Spatial Distribution of Absorbance in Laser-Induced Lithium Plasma Measured by Laser Absorption Spectroscopy

Li is currently being investigated as a material for breeding blankets in the field of nuclear fusion. To enhance the efficiency of these breeding blankets, the separation and analysis of Li isotopes is required. Generally, High-Resolution Inductively Coupled Plasma Mass Spectrometry (HR-ICP-MS) has been used to analysis isotopes traditionally. However, this method requires expensive equipment and intricate preprocessing procedures. Laser-Induced Breakdown self-Reversal Isotopic Spectrometry (LIBRIS) is one of the alternative method to analyze Li isotopes. LIBRIS is a technique that employs the self-absorption phenomenon observed in laser-induced plasma emissions. Due to its narrower linewidth compared to emission light, self-absorption plays a crucial role in the precision of LIBRIS. In this study, understanding of the self-absorption phenomenon was focused.
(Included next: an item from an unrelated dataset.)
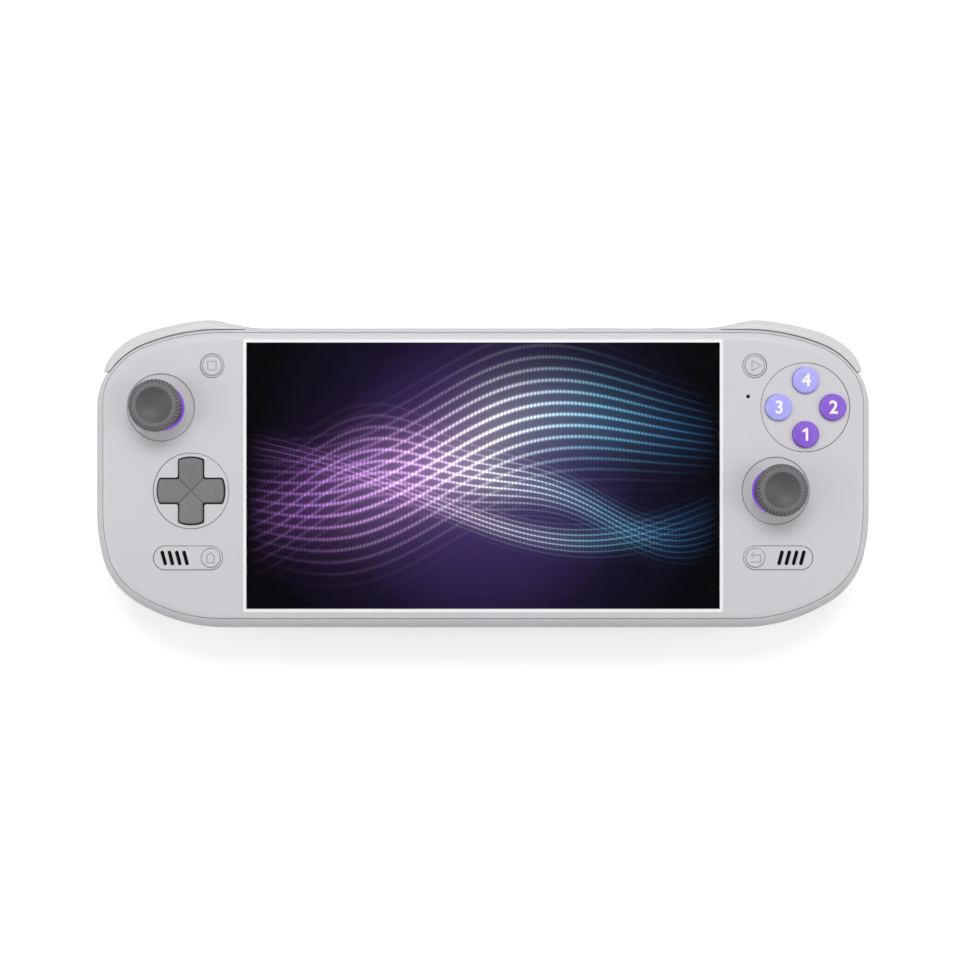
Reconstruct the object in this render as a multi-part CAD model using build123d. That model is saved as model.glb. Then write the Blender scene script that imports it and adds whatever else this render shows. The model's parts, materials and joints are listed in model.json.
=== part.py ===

Li plasma was produced using an 1064 nm Nd:YAG laser with the pulse duration of 10 ns. Laser absorption spectroscopy was employed to measure the absorbance profile of Li atoms and a tunable laser with the center wavelength of 670 nm was used as the Li absorption light source. An iCCD array was used for the assessment of the intensity distribution, allowing for the precise identification of the point of maximum self-absorption.